A Free Man said... December 14, 2008 at 8:46 PM  

Well frickin' done, Chris. Fantastic post. I'm not a woman nor do I have an absentee dad, but it's only been in the last few years that I realized just how important he was in my growing up and who I am today, as a Dad. You're right that it's different for Dads and boys, but it's still a critical relationship and one that I relish.

Anonymous said... December 15, 2008 at 1:21 AM  

very good post. And good comments.
I think that without a dad we can put too much emphasis sometimes on what we missed, ie our vision of an ideal father is not always equal to our father who is not present. But I think I can see a lot of myself in your post. i know I am freaking insecure and I have some complex about people leaving. My dad left when i was really young, and in some ways I am glad he did, cos he was a jerk, but it did fuck a lot of things up, both him being there and him not being there. But I realise often as a child i missed A dad, not my dad. I wanted this great father and he wasn't it. I didn't have any real male figures when i was growing up, all women in my family, so I think i missed that too. I wish I wasn't so scared or expected men to leave so much, but like you, and some readers, it will take a while. Well done to all the good fathers out there. I guess I'm still waiting for you all to pack up your bags and leave.

Gypsy said... December 15, 2008 at 11:45 AM  

That was beautiful. And kudos to you for growing through that, finding out what you're worth, and finding a man who recognizes it, too.

I think in some ways we're always looking for our fathers, even if they were good fathers. Maybe especially if they were good fathers, you know?

My dad was very far from perfect. He wasn't all that involved, but he was loving, supportive, and protective. Still is. But he was also selfish, childish, and in need of ego-boosting. Still is.

Anonymous said... December 16, 2008 at 9:37 AM  

Ugh. I can't think of anything to say, except, sheepishly, that I miss my daddy. Your girls are damned lucky.

Arizaphale said... December 26, 2008 at 6:33 AM  

Doing a bit of back reading here and loved this post. Just wanted to add in; as a girl with a great dad whom she loves, that doesn't always make it all work either. My lovely dad was pretty useless when it came to getting the emotional balance right (even though I can see now that he loved us very much) and that left all of us girls with complex issues which, for me anyway, weren't resolved until I was in my mid thirties. Having an emotionally unavailable father, or one who seems to love you 'conditionally' ,(ie, if you get good grades, if you fit a particular mold etc)can be just as damaging as not having one at all or having to deal with abandonment.
On the positive side, just as we can sort out our emotional messes, dads improve with age too. In fact, they probably learn as much from us as we do from them. I think my dad is a much better dad and grandfather now than he ever was when we were kids.
So glad your girls are getting the right stuff the first time around :-)

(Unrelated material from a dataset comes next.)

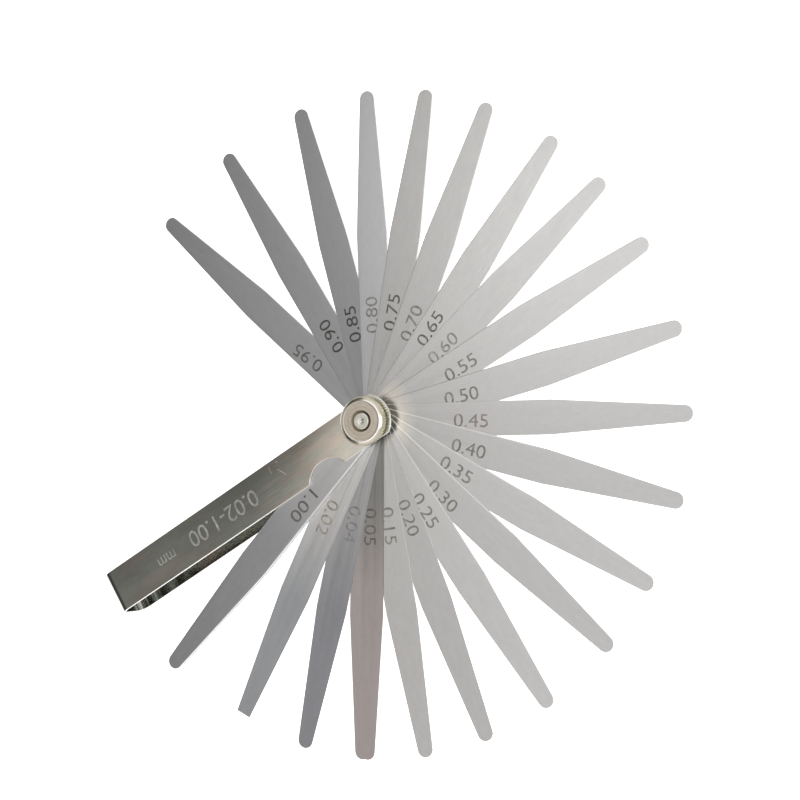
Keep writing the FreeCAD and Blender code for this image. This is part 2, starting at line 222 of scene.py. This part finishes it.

Bluestreak said... January 6, 2009 at 8:17 AM  

Beautiful post.

I didn't have your classic case of absentee father. My mother left my father and he initially had us kids. But then several years later he met a widow with three small children and they married and that became, what I've always felt was his "real" family. Back I went to mom. He always tried to be there, but I know inside he felt like round two was allowing him a clean slate.

I don't know if I'd been looking for a father-ish figure, but, yeah, I can kind of see it. I know if I had not had my step dad in my life I would have probably fallen off the deep end, cause sometimes I've felt I could barely stay afloat with men with all of the support I DID have.